Stated exercise:
The material below contains a line with "Reconstruct the object" and a line with "# The origin". Copy exactly those two lines and all lines between them.

Dataset records:
::::::
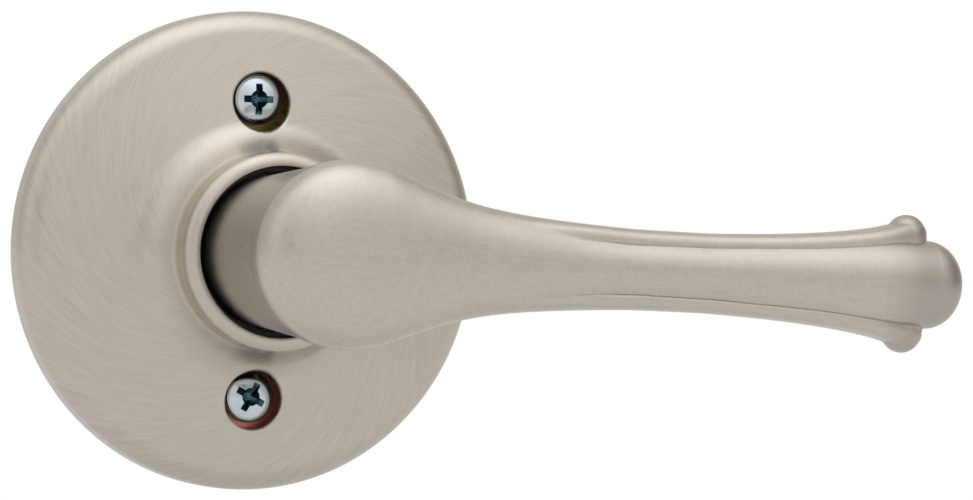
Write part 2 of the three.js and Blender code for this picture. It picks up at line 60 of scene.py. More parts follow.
def bezier(p0, p1, p2, p3, steps):
    """Profile points on a cubic curve, its first point left out."""
    points = []
    for t in np.linspace(0, 1, steps + 1)[1:]:
        k = ((1 - t) ** 3, 3 * (1 - t) ** 2 * t, 3 * (1 - t) * t * t, t ** 3)
        points.append(tuple(sum(w * p[i] for w, p in zip(k, (p0, p1, p2, p3))) for i in (0, 1)))
    return points


def smooth_curve(table, at):
    """Rows of a table read as a smooth curve: monotone cubic in each column, along the first one.

    A curve that starts at 0 starts level, so that its mirror image joins it smoothly.
    """
    table = np.array(table, float)
    x, rows = table[:, 0], table[:, 1:]
    step = np.diff(x)[:, None]
    slope = np.diff(rows, axis=0) / step
    usable = np.where(slope == 0, 1, slope)
    before, after = step[:-1], step[1:]
    weights = (2 * after + before) / usable[:-1] + (after + 2 * before) / usable[1:]
    inner = np.where(slope[:-1] * slope[1:] > 0, (before + after) * 3 / weights, 0)
    first = slope[:1] * 0 if x[0] == 0 else slope[:1]
    tangent = np.vstack([first, inner, slope[-1:]])
    at = np.asarray(at, float)
    i = np.clip(np.searchsorted(x, at) - 1, 0, len(x) - 2)
    t = ((at - x[i]) / step[i, 0])[:, None]
    h00, h10 = 2 * t ** 3 - 3 * t ** 2 + 1, t ** 3 - 2 * t ** 2 + t
    h01, h11 = -2 * t ** 3 + 3 * t ** 2, t ** 3 - t ** 2
    return h00 * rows[i] + h10 * step[i] * tangent[i] + h01 * rows[i + 1] + h11 * step[i] * tangent[i + 1]


def new_object(name, points, faces, crease=30):
    """A smooth-shaded mesh from millimetre points, with edges sharper than the crease angle kept sharp."""
    mesh = bpy.data.meshes.new(name)
    mesh.from_pydata((np.asarray(points, float) * MM).tolist(), [], faces)
    build = bmesh.new()
    build.from_mesh(mesh)
    bmesh.ops.recalc_face_normals(build, faces=build.faces)
    build.to_mesh(mesh)
    build.free()
    shade(mesh, crease)
    piece = bpy.data.objects.new(name, mesh)
    bpy.context.scene.collection.objects.link(piece)
    return piece


def shade(mesh, crease=30):
    mesh.polygons.foreach_set("use_smooth", [True] * len(mesh.polygons))
    mesh.set_sharp_from_angle(angle=math.radians(crease))


def finish_piece(piece, material, slot, body, *nodes):
    """Gives a piece its material, lets it ride on its body, and hides the CAD nodes it stands for."""
    if not any(piece.data.materials):
        piece.data.materials.clear()
        piece.data.materials.append(material)
    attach(piece, body)
    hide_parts(*nodes)
    return piece


def band(first, second):
    """Faces between two closed loops of points."""
    count = len(first)
    return [(first[j], first[(j + 1) % count], second[(j + 1) % count], second[j]) for j in range(count)]


def lathe(name, profile, sides=192, centre=(0, 0), crease=30):
    """A profile turned about the Y axis. It closes on itself unless it starts and ends on the axis."""
    on_axis = profile[0][0] == 0 and profile[-1][0] == 0
    rings = profile[1:-1] if on_axis else profile
    angles = np.linspace(0, 2 * math.pi, sides, endpoint=False)
    around = [(math.cos(a), math.sin(a)) for a in angles]
    points = [(centre[0] + r * c, -d, centre[1] + r * s) for r, d in rings for c, s in around]
    faces = []
    bands = len(rings) - 1 if on_axis else len(rings)
    for i in range(bands):
        low, high = i * sides, (i + 1) % len(rings) * sides
        faces += band(range(low, low + sides), range(high, high + sides))
    if on_axis:
        for ring, depth in ((0, profile[0][1]), (len(rings) - 1, profile[-1][1])):
            pole = len(points)
            points.append((centre[0], -depth, centre[1]))
            faces += [(pole, ring * sides + j, ring * sides + (j + 1) % sides) for j in range(sides)]
    return new_object(name, points, faces, crease)


def softened(profile, radius, steps=3):
    """A profile with its corners rounded. The ends of one that starts on the axis are left alone."""
    closed = profile[0][0] != 0
    points = []
    for i, corner in enumerate(profile):
        if not closed and i in (0, len(profile) - 1):
            points.append(corner)
            continue
        before, here, after = (np.array(profile[k % len(profile)], float) for k in (i - 1, i, i + 1))
        reach = [np.linalg.norm(end - here) for end in (before, after)]
        cut = min(radius, 0.4 * min(reach))
        start, end = here + (before - here) / reach[0] * cut, here + (after - here) / reach[1] * cut
        for t in np.linspace(0, 1, steps + 1):
            points.append(tuple((1 - t) ** 2 * start + 2 * t * (1 - t) * here + t * t * end))
    return points


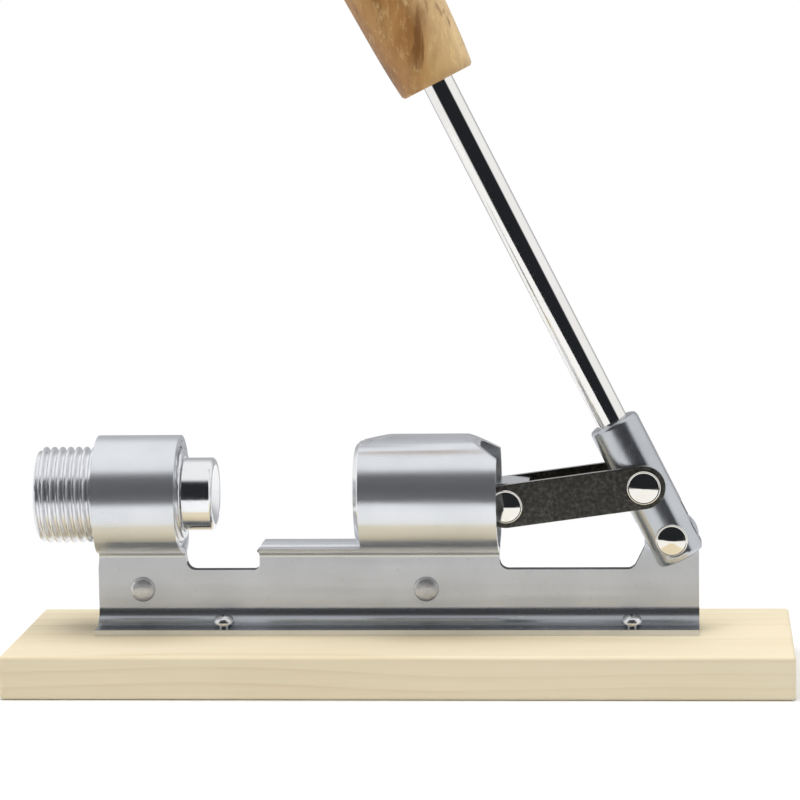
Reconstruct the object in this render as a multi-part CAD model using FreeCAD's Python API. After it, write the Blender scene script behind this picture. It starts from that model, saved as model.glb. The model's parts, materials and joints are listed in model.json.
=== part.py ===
import FreeCAD, Part
import math
import os

# Lever nutcracker press, millimetres.
# X runs along the board to the lever's end, Y runs to the rear, Z is up.
# The origin is the centre of the board's underside.

# Board
board_length = 250.0
board_width = 80.0
board_thickness = 14.0
board_edge_round = 1.2

# Pressed sheet frame: two mirrored halves, back to back on one upright plane
plane_y = 5.0
sheet = 2.0
frame_left = -99.8
frame_right = 95.4
flange_reach = 12.5
flange_bend = 5.7
fold_radius = 1.5
sleeve_inner_radius = 17.3
sleeve_axis_height = 44.5
web_height = 19.8
ledge_height = 28.0

left_sleeve_length = 27.7
left_notch_length = 25.3
ledge_length = 33.8
right_sleeve_length = 44.2
ear_foot_width = 21.1
ear_radius = 8.7
ear_shoulder_drop = 3.0
notch_fillet = 3.0
ledge_corner = 1.0
ledge_foot_round = 2.0
notch_slant = 1.8
notch_slant_height = 11.2
left_setback = 0.9
near_cut_length = 10.5
near_cut_height = 3.0
far_cut_length = 10.4
far_cut_height = 6.4

# Frame rivets through both webs
rivet_height = 13.4
rivet_radius = 2.3
rivet_head_radius = 4.0
rivet_head_height = 1.5
rivet_head_edge = 0.5
left_rivet_inset = 14.5
right_rivet_inset = 88.1

# Screws through the flanges into the board
screw_offset = 7.6
screw_radius = 1.7
screw_length = 10.0
screw_head_radius = 3.4
screw_head_height = 2.9
screw_slot_width = 0.8
screw_slot_depth = 1.0
screw_slot_length = 3.8
left_screw_inset = 41.6
right_screw_inset = 21.6

# Threaded adjuster and its swivelling anvil
thread_radius = 15.6
thread_pitch = 2.67
thread_depth = 1.35
thread_crest_width = 0.35
adjuster_stand_out = 18.6
adjuster_length = 47.5
adjuster_chamfer = 1.0
ring_inset = 0.2
anvil_radius = 11.9
anvil_length = 9.7
anvil_stem_radius = 5.0
anvil_stem_length = 14.0
anvil_cup_radius = 9.6
anvil_cup_depth = 3.0
anvil_chamfer = 0.8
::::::
Right answer:
Reconstruct the object in this render as a multi-part CAD model using FreeCAD's Python API. After it, write the Blender scene script behind this picture. It starts from that model, saved as model.glb. The model's parts, materials and joints are listed in model.json.
=== part.py ===
import FreeCAD, Part
import math
import os

# Lever nutcracker press, millimetres.
# X runs along the board to the lever's end, Y runs to the rear, Z is up.
# The origin is the centre of the board's underside.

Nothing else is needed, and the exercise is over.